Obviously an officer cannot request information from a person in a moving car; that car must be stopped first. In order to legally stop a vehicle, an officer must have a reasonable suspicion that a person in that vehicle was involved in a felony or a misdemeanor or that the vehicle committed a traffic infraction. In New York, this is referred to a “Stop”. Therefore, what if that parked car in Thomas had started to pull away just as the officer had pulled up? The officer would have had to actually stop that car.

In a case involving a New York City drug case, the Appellate Division held that a police officer may request the driver’s license and pedigree of an individual sitting in the driver’s seat of a vehicle parked in front of a fire hydrant. People v. Thomas, 19 A.D.3d 32, 792 N.Y.S.2d 472 (1st 2005).

In Thomas, the police approached a defendant who was sitting in the driver’s seat of a vehicle parked in front of a fire hydrant and asked him for his license and pedigree information. A computer check indicated that defendant’s license was suspended and he was then arrested. Upon searching his pockets, the police found “crack” cocaine. Defendant was subsequently charged with Aggravated Unlicensed Operation in the Third Degree (VTL § 511(1)(a)) and Criminal Possession of a Controlled Substance in the Fifth Degree (Penal Law § 220.06).

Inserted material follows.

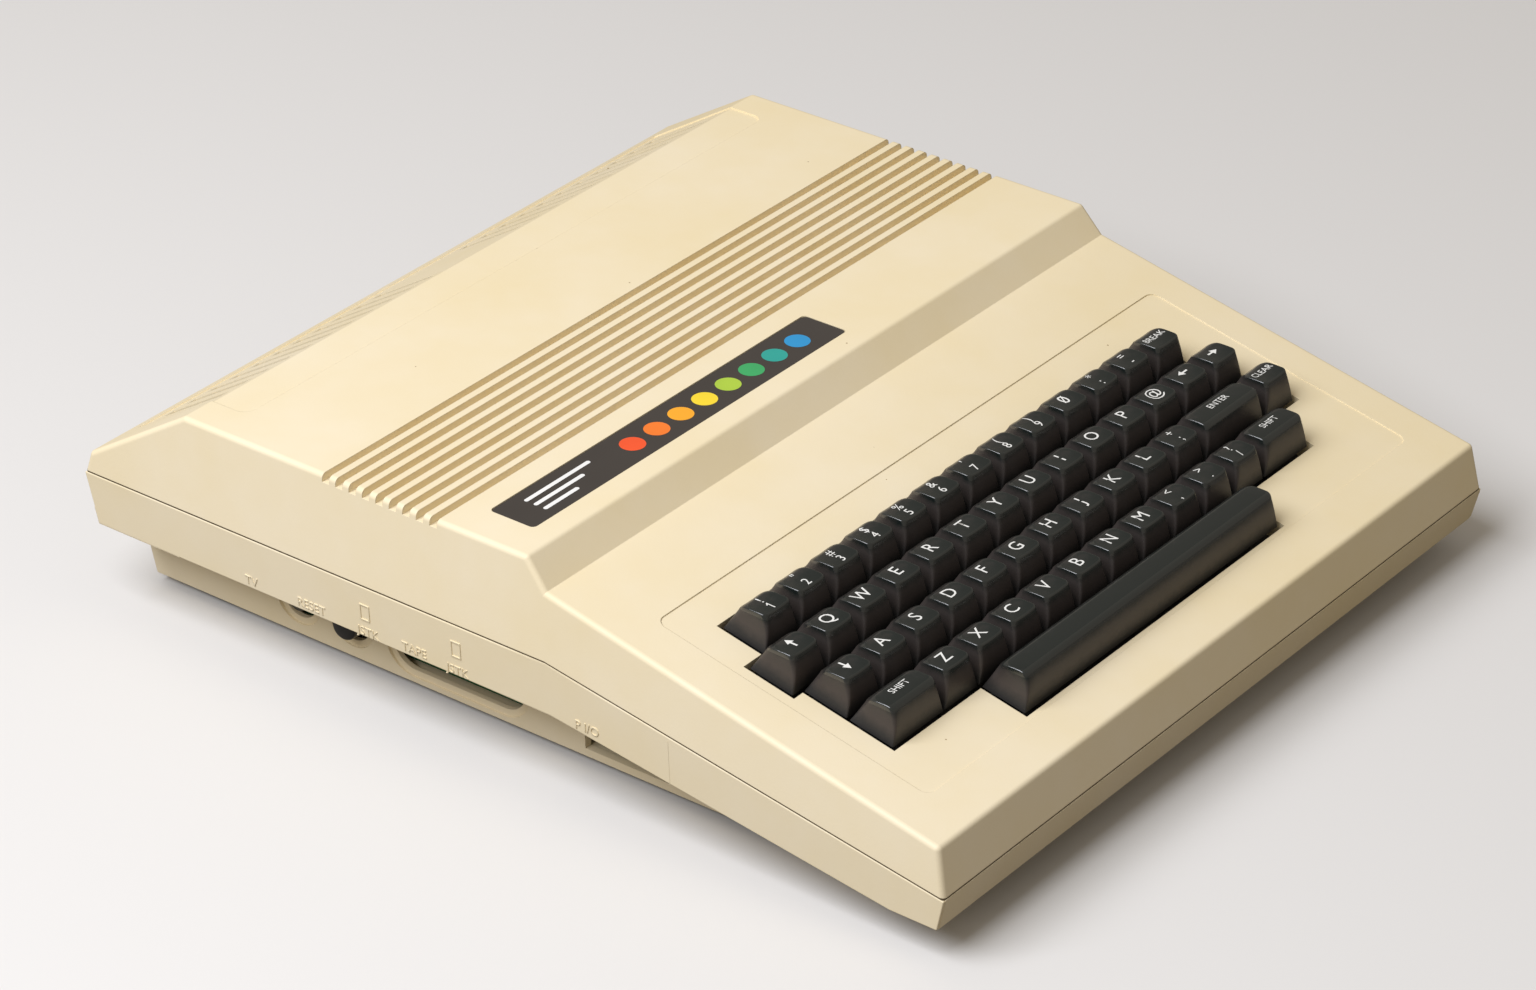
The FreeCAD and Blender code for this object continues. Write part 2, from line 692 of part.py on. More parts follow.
base_flare = "(base_height * tan(base_draft))"
base_box = taper(
    "base_skin", (f"-{BASE_HALF}", BASE_HALF, "base_front", BASE_REAR),
    (f"-{BASE_HALF} - {base_flare}", f"{BASE_HALF} + {base_flare}",
     "base_front", "case_depth - rim_rear_lean"), BASE_Z, UNDERSIDE_Z)
inner_half = f"({BASE_HALF} - wall)"
base_hollow = taper(
    "base_hollow", (f"-{inner_half}", inner_half, "base_front + wall", f"{BASE_REAR} - wall"),
    (f"-{inner_half} - {base_flare}", f"{inner_half} + {base_flare}",
     "base_front + wall", "case_depth - rim_rear_lean - wall"),
    f"{BASE_Z} + wall", f"{UNDERSIDE_Z} + wall")

FLOOR_Z = f"({BASE_Z} + wall)"
BOARD_Z = f"({FLOOR_Z} + board_rise)"
BOARD_HALF = f"({BASE_HALF} - wall - board_side_gap)"
BOARD_FRONT = "(base_front + wall + board_front_gap)"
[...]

In granting the defendant’s motion and suppressing the drug evidence, the Honorable William A. Wetzel of the New York County Supreme Court found, and I believe correctly, that by stopping his police van so as to block in defendant’s vehicle, the officer had in fact “stopped” defendant. Because J. Wetzel found the police conduct constituted a “stop”, the police needed probable cause. Noting that VTL § 1202(3)(b) permits parking in front of a fire hydrant provided a licensed driver is in the driver’s seat, J. Wetzel held that the officer did not have probable cause to suspect a traffic infraction had occurred (this is obvious because the officer would have had no way of knowing the driver’s license status).